「釈然としない」と「腑に落ちない」はいずれも「スッキリしない心情」を表す言葉ですが、詳細な意味が異なるため区別して認識する必要があります。
この記事では、「釈然としない」と「腑に落ちない」の違いを分かりやすく説明していきます。
「釈然としない」とは?
「釈然としない」は「疑ったり迷ったりする気持ちが晴れず、スッキリしない様子」という意味を持つ言葉です。
「釈然」は「しゃくぜん」と読み、「釈」は「分かりづらい文章や物事時ほぐして伝える」「固まったものやしこりが解ける」などを示します。

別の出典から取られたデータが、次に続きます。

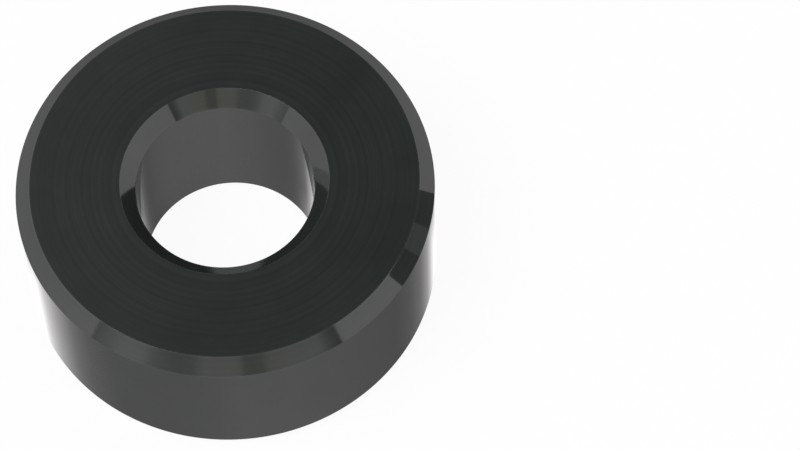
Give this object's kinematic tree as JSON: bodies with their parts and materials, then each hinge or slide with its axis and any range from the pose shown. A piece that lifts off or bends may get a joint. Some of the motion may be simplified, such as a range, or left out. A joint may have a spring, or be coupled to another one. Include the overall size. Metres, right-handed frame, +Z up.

「然」は、「愕然」「唖然」のように他の語に追加して何らかの状態を示す際などに使う文字です。
「腑に落ちない」とは?
「腑に落ちない」には「納得や合点がいかない」という意味があります。
「腑」は内臓や心を意味する「はらわた」を示し、「腹の底や心に落とし込むことが不可能である」ことを「納得できない」の意味で使うようになったといわれています。
「釈然としない」と「腑に落ちない」の違い
「釈然としない」と「腑に落ちない」も共に「スッキリしない心情」を表現した言葉ですが、それぞれの意味合いに違いがあります。
「釈然としない」は「迷いや疑いが残ったままの状態でスッキリしない」ことを示すのに対し、「腑に落ちない」は「心から納得できない」「腹の底から合点がいかない」ことを示します。
「釈然としない」の例文
「釈然としない」は「疑念や迷いの気持ちが晴れず、モヤモヤした様子」を表す際に用いられます。
比較的堅い印象があるため、文章や改まった場面で使用することが適切といえます。
・『上司からの説明が曖昧で、なにか釈然としない』
・『決定事項を聞いて、彼は釈然としない表情を浮かべていた』
「腑に落ちない」の例文
「腑に落ちない」は、「納得できない」「理解できない」といった心情を示す際に使用します。
なお、「納得できること」に対しては「腑に落ちる」という表現を使います。
・『サボり癖のある社員が昇進するとは腑に落ちない』
・『この論文には腑に落ちない箇所がたくさんある』
まとめ
「釈然としない」は「疑いや迷いが晴れずモヤモヤする」ことを示し、「腑に落ちない」は「納得できない」ことを示します。
両者の意味の違いを理解し、シーンに応じて適切に使い分けられるようになりましょう。
ぜひ語彙力アップに役立ててください。